** BEGIN Entries provided **
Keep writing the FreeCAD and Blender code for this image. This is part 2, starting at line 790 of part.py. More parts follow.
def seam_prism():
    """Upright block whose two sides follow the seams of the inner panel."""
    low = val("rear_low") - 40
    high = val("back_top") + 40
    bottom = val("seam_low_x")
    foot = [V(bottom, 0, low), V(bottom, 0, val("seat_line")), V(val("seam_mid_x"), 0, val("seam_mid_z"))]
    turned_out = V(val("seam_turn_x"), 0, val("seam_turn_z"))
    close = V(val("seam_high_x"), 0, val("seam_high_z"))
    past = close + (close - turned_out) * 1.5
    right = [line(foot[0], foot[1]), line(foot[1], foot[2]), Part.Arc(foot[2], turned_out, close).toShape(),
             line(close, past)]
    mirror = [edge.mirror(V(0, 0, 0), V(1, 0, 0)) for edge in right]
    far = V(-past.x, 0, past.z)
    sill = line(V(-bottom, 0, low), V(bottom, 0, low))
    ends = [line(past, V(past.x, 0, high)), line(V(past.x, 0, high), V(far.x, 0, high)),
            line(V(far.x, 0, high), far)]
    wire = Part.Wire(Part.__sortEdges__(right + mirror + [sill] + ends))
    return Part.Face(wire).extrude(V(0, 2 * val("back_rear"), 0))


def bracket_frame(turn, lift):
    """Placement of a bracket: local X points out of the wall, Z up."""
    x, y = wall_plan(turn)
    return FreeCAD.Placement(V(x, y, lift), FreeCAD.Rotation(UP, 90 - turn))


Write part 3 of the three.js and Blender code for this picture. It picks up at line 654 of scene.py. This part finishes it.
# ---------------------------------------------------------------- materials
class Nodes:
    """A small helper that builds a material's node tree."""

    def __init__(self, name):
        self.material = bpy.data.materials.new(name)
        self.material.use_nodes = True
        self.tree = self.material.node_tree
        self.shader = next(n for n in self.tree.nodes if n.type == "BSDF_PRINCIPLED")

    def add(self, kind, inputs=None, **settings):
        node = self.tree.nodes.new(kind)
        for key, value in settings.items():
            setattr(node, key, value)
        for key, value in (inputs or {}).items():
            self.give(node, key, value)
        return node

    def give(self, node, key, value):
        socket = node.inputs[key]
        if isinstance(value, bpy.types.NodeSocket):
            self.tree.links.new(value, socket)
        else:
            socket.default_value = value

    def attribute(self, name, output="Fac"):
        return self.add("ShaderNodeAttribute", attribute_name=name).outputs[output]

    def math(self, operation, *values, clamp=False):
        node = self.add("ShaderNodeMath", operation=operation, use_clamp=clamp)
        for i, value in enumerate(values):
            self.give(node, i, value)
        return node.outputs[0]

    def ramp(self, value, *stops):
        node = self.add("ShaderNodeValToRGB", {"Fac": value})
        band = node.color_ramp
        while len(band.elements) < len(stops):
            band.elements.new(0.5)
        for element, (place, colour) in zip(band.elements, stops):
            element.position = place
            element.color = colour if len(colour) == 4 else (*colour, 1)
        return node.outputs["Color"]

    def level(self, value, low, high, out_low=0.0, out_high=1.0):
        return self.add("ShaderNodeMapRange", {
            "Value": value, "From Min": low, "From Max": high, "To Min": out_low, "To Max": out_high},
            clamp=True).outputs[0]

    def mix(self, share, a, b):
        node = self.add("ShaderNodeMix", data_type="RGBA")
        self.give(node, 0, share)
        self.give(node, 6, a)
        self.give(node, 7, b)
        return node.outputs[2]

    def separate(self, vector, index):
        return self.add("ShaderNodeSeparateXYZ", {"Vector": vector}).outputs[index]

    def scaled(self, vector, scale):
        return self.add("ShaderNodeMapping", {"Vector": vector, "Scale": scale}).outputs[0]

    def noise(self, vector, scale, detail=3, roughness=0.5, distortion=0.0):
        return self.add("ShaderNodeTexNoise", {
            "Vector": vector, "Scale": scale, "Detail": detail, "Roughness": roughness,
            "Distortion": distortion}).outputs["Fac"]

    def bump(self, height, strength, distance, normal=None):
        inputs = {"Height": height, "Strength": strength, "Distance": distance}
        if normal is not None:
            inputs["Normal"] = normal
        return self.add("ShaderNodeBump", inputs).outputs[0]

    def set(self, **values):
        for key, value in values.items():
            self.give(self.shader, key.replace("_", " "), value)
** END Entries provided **
** BEGIN Entries provided **
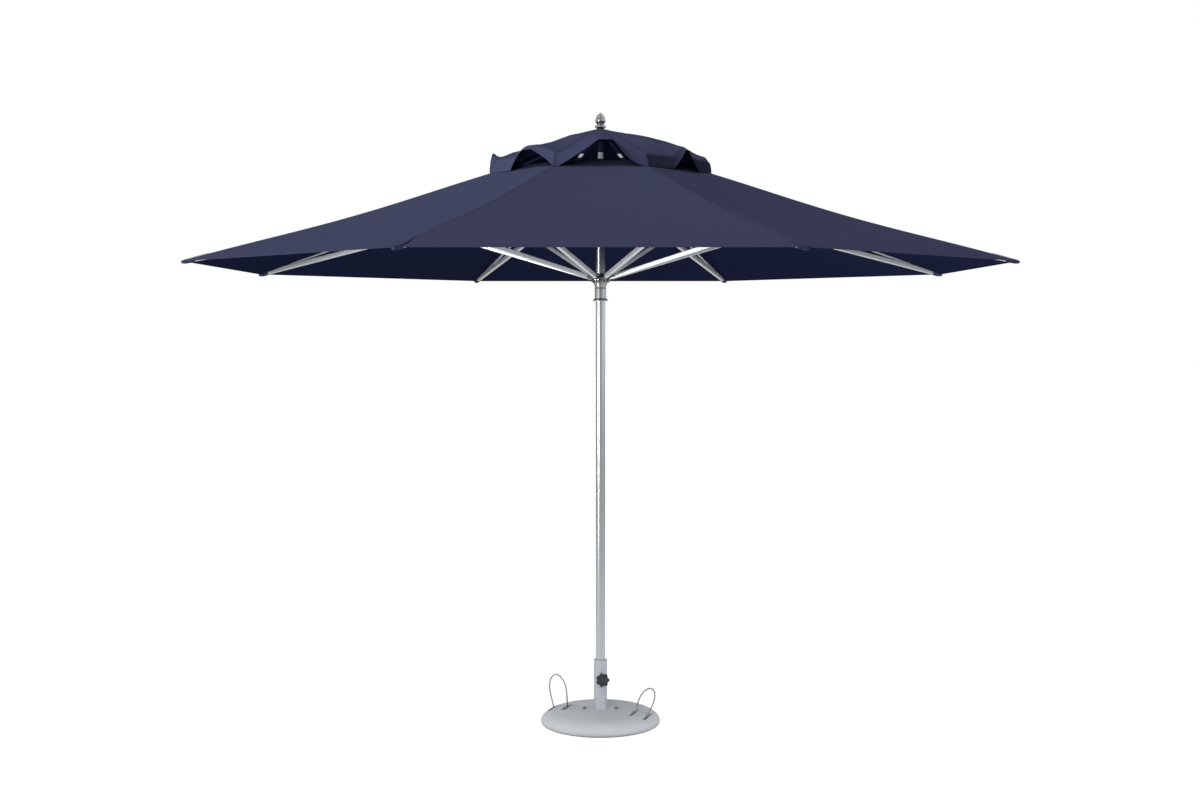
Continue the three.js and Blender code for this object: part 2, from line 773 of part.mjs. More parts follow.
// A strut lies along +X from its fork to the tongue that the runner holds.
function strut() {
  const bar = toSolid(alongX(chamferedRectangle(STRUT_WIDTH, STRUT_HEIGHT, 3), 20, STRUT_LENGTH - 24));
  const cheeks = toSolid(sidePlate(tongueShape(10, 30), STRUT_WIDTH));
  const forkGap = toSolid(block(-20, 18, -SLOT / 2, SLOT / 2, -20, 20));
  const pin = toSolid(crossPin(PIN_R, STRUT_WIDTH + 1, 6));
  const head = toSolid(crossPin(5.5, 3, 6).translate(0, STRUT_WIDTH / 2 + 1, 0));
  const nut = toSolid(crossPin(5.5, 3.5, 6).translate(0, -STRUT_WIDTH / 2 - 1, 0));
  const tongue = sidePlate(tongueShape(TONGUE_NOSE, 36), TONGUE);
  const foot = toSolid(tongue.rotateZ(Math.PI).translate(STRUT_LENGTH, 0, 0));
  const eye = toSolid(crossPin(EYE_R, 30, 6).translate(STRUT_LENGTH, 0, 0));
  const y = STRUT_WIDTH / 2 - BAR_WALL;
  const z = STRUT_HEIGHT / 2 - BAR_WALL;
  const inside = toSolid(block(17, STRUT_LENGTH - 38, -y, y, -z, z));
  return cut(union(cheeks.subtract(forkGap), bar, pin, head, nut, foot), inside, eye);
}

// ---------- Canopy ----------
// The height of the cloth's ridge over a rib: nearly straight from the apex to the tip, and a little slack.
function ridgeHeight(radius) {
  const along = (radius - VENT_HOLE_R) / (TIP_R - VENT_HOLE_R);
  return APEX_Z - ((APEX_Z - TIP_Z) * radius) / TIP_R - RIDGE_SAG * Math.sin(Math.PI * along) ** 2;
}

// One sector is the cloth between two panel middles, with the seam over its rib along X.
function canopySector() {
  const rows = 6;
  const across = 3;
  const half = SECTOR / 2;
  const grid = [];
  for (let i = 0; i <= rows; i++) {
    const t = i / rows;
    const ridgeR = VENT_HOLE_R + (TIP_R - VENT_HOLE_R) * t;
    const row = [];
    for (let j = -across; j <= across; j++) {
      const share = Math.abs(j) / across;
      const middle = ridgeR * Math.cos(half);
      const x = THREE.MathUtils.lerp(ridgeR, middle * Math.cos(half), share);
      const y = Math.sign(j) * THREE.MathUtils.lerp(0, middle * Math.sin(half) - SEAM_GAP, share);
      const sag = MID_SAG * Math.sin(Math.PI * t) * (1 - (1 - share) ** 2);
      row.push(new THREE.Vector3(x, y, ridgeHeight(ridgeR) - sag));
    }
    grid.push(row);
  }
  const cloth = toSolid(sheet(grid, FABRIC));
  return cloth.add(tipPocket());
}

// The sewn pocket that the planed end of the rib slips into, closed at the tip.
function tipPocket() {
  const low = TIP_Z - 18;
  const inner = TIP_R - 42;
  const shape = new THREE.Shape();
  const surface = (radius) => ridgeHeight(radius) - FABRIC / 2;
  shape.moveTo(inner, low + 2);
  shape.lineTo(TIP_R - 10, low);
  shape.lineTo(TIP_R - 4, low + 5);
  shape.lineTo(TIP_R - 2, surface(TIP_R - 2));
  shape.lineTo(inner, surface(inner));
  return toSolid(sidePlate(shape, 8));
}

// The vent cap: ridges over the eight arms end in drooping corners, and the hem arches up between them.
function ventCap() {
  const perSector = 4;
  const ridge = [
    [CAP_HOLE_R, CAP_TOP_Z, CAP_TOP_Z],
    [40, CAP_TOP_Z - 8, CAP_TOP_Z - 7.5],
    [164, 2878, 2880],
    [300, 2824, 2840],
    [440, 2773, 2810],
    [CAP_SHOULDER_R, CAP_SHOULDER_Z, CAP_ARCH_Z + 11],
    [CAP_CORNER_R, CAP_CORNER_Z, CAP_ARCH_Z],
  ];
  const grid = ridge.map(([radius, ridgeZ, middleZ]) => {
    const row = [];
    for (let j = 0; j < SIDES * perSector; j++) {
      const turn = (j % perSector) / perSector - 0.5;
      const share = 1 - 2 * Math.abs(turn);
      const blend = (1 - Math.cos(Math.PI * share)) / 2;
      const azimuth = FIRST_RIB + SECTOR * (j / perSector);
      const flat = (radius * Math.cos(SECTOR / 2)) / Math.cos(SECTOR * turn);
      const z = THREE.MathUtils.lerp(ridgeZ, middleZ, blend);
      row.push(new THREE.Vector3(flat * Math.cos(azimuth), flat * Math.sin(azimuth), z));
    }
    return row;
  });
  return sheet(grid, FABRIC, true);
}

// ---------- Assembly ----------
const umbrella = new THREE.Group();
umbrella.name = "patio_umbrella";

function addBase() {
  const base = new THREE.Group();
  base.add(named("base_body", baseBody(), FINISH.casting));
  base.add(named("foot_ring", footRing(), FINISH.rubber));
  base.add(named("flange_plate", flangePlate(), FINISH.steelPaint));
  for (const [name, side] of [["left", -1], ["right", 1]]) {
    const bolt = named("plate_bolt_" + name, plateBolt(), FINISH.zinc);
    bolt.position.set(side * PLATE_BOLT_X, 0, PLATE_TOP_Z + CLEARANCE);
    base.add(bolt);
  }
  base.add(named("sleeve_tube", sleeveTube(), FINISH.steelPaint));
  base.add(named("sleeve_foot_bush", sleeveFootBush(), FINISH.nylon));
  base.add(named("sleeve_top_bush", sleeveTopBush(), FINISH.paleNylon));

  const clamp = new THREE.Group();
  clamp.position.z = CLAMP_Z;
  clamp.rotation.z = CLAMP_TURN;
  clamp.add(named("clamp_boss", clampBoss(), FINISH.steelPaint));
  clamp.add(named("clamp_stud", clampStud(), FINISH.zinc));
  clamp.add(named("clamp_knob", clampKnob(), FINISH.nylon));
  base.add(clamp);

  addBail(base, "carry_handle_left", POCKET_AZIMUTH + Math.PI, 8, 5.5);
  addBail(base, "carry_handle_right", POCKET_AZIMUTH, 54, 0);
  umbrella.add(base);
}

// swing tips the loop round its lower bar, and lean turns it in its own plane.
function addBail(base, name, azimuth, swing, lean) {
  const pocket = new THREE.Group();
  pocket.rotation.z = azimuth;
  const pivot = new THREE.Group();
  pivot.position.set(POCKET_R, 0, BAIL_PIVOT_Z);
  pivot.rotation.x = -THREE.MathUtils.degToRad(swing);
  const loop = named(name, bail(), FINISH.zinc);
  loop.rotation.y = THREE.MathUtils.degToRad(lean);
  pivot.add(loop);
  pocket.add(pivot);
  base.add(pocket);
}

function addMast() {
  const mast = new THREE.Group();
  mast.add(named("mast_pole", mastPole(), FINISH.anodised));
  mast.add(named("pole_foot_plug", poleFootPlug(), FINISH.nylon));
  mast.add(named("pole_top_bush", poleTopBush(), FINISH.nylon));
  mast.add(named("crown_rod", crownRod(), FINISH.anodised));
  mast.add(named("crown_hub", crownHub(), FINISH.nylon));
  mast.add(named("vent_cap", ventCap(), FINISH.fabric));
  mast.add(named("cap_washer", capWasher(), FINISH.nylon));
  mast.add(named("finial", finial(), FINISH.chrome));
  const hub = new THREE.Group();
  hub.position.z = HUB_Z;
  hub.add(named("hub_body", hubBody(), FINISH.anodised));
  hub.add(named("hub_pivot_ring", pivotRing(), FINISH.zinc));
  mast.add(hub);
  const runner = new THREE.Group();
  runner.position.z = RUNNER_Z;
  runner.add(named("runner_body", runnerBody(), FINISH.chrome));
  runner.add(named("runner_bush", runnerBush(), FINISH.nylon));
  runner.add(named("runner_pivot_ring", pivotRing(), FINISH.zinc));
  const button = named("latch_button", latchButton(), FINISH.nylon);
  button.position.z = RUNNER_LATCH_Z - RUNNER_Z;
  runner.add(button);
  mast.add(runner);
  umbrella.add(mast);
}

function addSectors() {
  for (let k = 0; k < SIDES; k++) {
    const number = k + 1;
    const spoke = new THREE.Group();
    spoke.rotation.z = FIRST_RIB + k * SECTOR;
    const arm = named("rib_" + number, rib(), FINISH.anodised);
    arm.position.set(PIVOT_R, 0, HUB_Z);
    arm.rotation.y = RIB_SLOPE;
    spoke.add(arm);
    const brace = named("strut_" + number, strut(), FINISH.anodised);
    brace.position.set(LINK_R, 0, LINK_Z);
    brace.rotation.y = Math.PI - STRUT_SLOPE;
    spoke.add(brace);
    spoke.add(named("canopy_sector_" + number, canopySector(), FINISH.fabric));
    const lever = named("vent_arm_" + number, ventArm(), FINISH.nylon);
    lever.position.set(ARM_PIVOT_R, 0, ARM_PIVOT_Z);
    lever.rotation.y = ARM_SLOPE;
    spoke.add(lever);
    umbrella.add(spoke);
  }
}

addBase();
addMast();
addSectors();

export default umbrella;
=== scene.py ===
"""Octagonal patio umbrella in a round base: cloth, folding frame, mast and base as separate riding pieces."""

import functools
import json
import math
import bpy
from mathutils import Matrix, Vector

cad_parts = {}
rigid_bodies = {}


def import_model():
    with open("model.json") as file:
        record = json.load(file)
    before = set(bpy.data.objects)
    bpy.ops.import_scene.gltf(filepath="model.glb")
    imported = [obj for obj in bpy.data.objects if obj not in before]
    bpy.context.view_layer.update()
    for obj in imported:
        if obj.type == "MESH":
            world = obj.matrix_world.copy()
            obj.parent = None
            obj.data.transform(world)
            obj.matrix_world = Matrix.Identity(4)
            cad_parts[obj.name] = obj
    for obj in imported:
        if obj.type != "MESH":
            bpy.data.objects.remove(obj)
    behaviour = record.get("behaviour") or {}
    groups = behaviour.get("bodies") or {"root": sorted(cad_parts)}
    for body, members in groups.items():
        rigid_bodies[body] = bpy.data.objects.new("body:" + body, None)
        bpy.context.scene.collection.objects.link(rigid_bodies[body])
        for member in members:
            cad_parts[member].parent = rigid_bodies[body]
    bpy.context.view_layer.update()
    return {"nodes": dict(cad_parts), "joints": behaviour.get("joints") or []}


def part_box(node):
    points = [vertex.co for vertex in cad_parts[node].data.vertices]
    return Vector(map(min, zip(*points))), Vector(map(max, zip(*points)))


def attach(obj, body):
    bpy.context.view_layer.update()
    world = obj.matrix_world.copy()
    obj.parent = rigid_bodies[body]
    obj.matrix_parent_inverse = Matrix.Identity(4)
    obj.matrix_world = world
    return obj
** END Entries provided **
** BEGIN Entries provided **
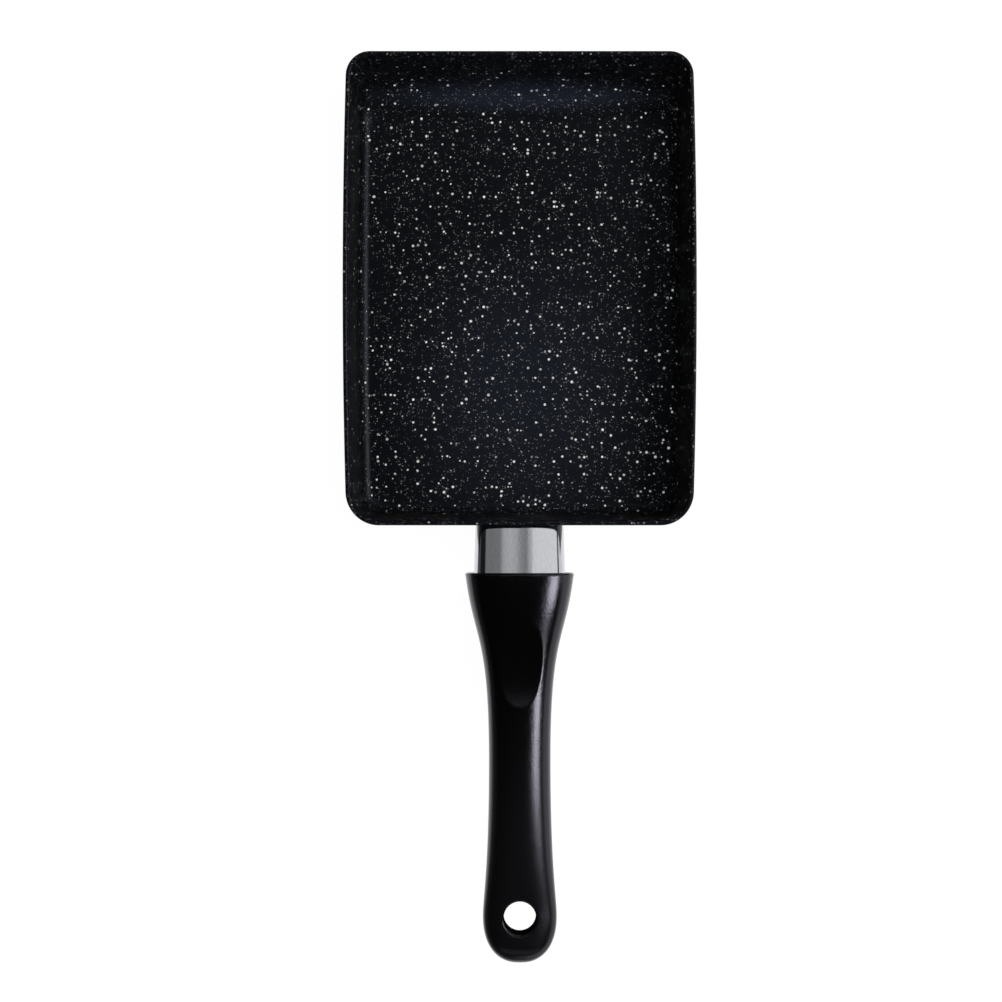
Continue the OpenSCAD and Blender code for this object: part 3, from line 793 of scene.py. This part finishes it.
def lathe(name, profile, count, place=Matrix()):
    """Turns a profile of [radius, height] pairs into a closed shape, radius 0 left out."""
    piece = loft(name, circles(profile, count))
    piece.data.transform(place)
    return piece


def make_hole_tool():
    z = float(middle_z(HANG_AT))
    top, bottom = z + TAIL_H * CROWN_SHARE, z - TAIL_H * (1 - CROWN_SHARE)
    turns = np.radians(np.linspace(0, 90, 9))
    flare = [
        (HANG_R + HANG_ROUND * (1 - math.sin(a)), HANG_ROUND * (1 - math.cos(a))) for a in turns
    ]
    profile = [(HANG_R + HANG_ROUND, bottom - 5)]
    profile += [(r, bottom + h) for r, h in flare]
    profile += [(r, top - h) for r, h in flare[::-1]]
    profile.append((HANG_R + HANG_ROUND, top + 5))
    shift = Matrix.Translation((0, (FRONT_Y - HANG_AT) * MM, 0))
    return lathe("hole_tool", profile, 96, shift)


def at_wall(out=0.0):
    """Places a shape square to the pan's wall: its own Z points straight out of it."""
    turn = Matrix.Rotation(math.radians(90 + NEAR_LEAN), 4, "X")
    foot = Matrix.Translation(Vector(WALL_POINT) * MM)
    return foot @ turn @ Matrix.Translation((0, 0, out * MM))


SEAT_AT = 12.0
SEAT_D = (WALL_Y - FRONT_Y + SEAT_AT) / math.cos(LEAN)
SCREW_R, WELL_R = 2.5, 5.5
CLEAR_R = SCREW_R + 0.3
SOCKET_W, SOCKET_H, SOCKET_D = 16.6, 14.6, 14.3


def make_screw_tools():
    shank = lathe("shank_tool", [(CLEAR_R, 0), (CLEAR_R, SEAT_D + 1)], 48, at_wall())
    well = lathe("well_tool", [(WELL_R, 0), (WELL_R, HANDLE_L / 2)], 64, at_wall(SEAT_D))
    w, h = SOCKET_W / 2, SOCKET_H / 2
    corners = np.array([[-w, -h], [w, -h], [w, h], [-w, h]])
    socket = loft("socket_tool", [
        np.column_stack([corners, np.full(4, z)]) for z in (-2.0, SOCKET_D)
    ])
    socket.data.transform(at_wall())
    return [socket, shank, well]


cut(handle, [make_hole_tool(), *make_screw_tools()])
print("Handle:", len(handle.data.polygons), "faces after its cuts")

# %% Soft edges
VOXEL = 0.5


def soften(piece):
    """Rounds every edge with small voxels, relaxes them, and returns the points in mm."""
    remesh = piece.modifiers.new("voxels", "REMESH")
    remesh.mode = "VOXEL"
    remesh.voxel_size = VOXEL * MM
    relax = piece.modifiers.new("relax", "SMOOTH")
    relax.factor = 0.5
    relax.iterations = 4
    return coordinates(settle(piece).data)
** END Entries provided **
■ Written request ■
Locate the word "points" in the entries, and copy every line where it is found.

■ Result for this task ■
    """Placement of a bracket: local X points out of the wall, Z up."""
    points = [vertex.co for vertex in cad_parts[node].data.vertices]
    return Vector(map(min, zip(*points))), Vector(map(max, zip(*points)))
    """Places a shape square to the pan's wall: its own Z points straight out of it."""
    """Rounds every edge with small voxels, relaxes them, and returns the points in mm."""